Tan solo hace falta caminar un rato por cualquier ciudad inglesa para darse cuenta. Das una vuelta por cualquier barrio residencial y encuentras una infinidad de “victorian houses” destartaladas y mal conservadas, con jardines delanteros donde la maleza crece a su antojo y se acumula basura y chatarra de todo tipo (sofás roídos, televisores viejos de tubo, piezas de motor). Los pocos afortunados que tienen garaje lo utilizan de trastero, o casi se diría de vertedero, pero jamás guardan el coche en él. Esos garajes de rincones húmedos donde se acumulan muebles viejos y bicicletas sin ruedas son hogar de arañas y otros insectos, por no hablar de las ratas. Si uno va a un hostal algo más barato puede oírles roer la madera entre las paredes.
Y qué decir de la negrura y la oscuridad del país. De noviembre a febrero uno se convierte en un vampiro. A las tres y media es noche cerrada, y durante el día la cosa no pinta mejor: niebla sempiterna, humedad y la omnipresente lluvia que es como una tortura china. Me di cuenta de por qué los días en UK son tan oscuros en uno de mis viajes en avión; cuando despegamos, vi que atravesábamos una capa de nubes y más arriba había otra, más densa y oscura si cabe, que se cernía sobre todo el territorio como una maldición, como la broma definitiva de un dios cruel. Por eso la mayoría de los días uno no puede ni localizar dónde está el sol; todo el cielo es de un opresivo color plomo.
Durante las noches al país lo barren vientos fríos del Atlántico y del mar del Norte que se cruzan y hacen danzar la basura en calles solitarias. La poca gente que se atreve a caminar por las calles se arrebuja en abrigos oscuros y se pone sus capuchas y uno nunca sabe si se trata de simples trastornados o algo más. Una vez, cruzando una zona arbolada para coger el autobús, completamente de noche, me encontré a un tipo riendo y fumando bajo la lluvia mientras lanzaba improperios al cielo. Las noches gélidas y húmedas perpetúan la maleza y los hierbajos que crecen en cualquier grieta; en las paredes interiores de algunas casas crecen hongos como setas y para repararlas arrancan el papel pintado y la moqueta durante los fines de semana. Arreglar la propia casa es cuestión de orgullo nacional; jamás ningún británico llamó ni llamará a un carpintero.

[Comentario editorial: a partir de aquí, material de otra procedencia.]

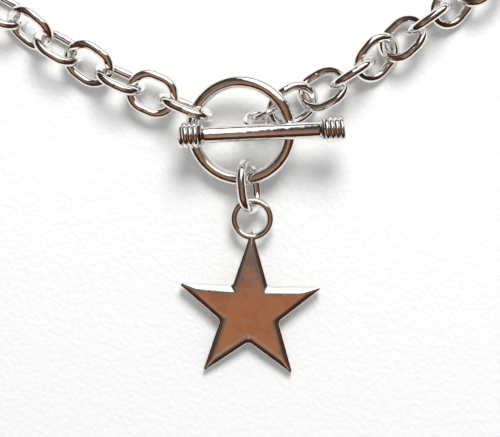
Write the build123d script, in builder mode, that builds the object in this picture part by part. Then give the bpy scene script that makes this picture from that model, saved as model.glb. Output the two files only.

Otra cosa que uno observa es la ingente cantidad de mendigos, tan andrajosos como en Estados Unidos pero si cabe más desquiciados; no llevan consigo historias tristes sobre pérdidas o derrotas vitales, solo hay en ellos una profunda locura. Por las noches, muchos se acoplan entre sí como animales, semiocultos en los matorrales de los gigantescos parques. De cuando en cuando matan a algún corredor o paseante despistado, solo por diversión.
Y la cara luminosa del país todos la conocemos: jóvenes borrachos peleando como salvajes y haciendo cola en puestos de “fish & chips” cuyas cajas acaban formando parte del paisaje diario de las calles. Chicas descalzas que van dejando rastros de maquillaje barato en la ropa de los pobres infelices que acabarán contagiándose de su colección de venéreas. Compañeros de trabajo que se destapan como auténticos alcohólicos tragando una pinta tras otra sin siquiera mear. Algún hindú en bicicleta que merodea por las puertas del Tesco o de algún pub por si puede toquetear algún culo maloliente.
Un país oscuro, sucio y tremendamente sórdido. Los tipos trajeados en Londres y las ficciones sobre las que generan dinero siguen alimentando al monstruo. Si algo saben, y sabemos que saben, es venderse a sí mismos y en el resto del mundo como algo agradable e incluso sofisticado. Pero, en condiciones normales, su isla estaría completamente abandonada, como una inmensa y plomiza ciénaga sobre la que nadie querría poner un pie.